Peintures éthiopiennes
Peintres français et éthiopiens à Gondar (1932)
Lors de la mission Dakar-Djibouti, Marcel Griaule entend tout à la fois poursuivre les enquêtes commencées lors de son premier voyage et donner une nouvelle dimension à son action. À cette fin, il propose au peintre Gaston-Louis Roux de rejoindre la mission en Éthiopie pour participer au travail de recherche mais aussi pour enseigner aux peintres éthiopiens la méthode de la peinture à l’huile, de façon « à assurer une existence moins précaires »[4] aux œuvres. Cette partie du programme reste lettre morte mais Roux est fort occupé à copier des peintures pour les échanger contre des œuvres originales, en particulier celles des églises Abba Antonios et de Qaha Iyasous. Il s’agit dans les deux cas de peintures murales sur toile que la mission a démarouflées et découpées en morceaux pour les transporter.

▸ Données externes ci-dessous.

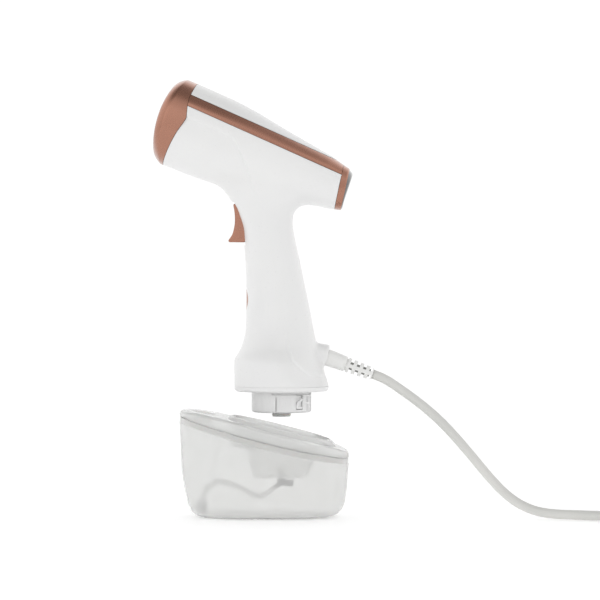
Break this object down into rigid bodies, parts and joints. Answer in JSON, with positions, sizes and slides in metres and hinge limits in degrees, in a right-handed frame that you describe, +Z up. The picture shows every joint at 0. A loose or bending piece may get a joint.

Roux participe en outre aux enquêtes : avec le peintre éthiopien Kassa rencontré par la mission sur la route entre le Soudan et Gondar, il met au point une fiche « peinture » rédigée en amharique et traduite sommairement en français[5]. Dans un manuscrit autobiographique, Kassa relate également à grands traits sa formation et son activité[6]. À l’instigation de Griaule, il dessine enfin des « maquettes », c’est-à-dire un schéma type de l’emplacement présumé de chaque sujet dans les ensembles de peintures murales. Un autre peintre, le prêtre Mehratou, produit un travail similaire. Sans doute pour étude et documentation, Kassa réalise par ailleurs une « maquette » de ce que Griaule avait appelé des silhouettes. Ces œuvres sont alors le plus souvent des hybrides : si Griaule leur demande de donner une image d’un sujet ou du programme iconographique d’un mur d’église, les peintres – tout en répondant à sa demande – rassemblent différents éléments pour créer une image qui semble devenir archétypique pour leurs commanditaires.
À Gondar, les membres de la mission se créent par ailleurs un réseau d’informateurs parmi les prêtres qui leur vendent des peintures – principalement des icônes des XVIIe-XXe siècles –mais parfois qui les peignent eux-mêmes, à l’instar de Kassa, de Mehratou ou de Nagga. Responsable de la paroisse d’Abba Antonios et l’un des principaux peintres de Gondar à cette époque, Nagga réalise pour la mission une bannière de procession[7], une petite icône portative[8] et l’illustration d’une Clé des songes[9].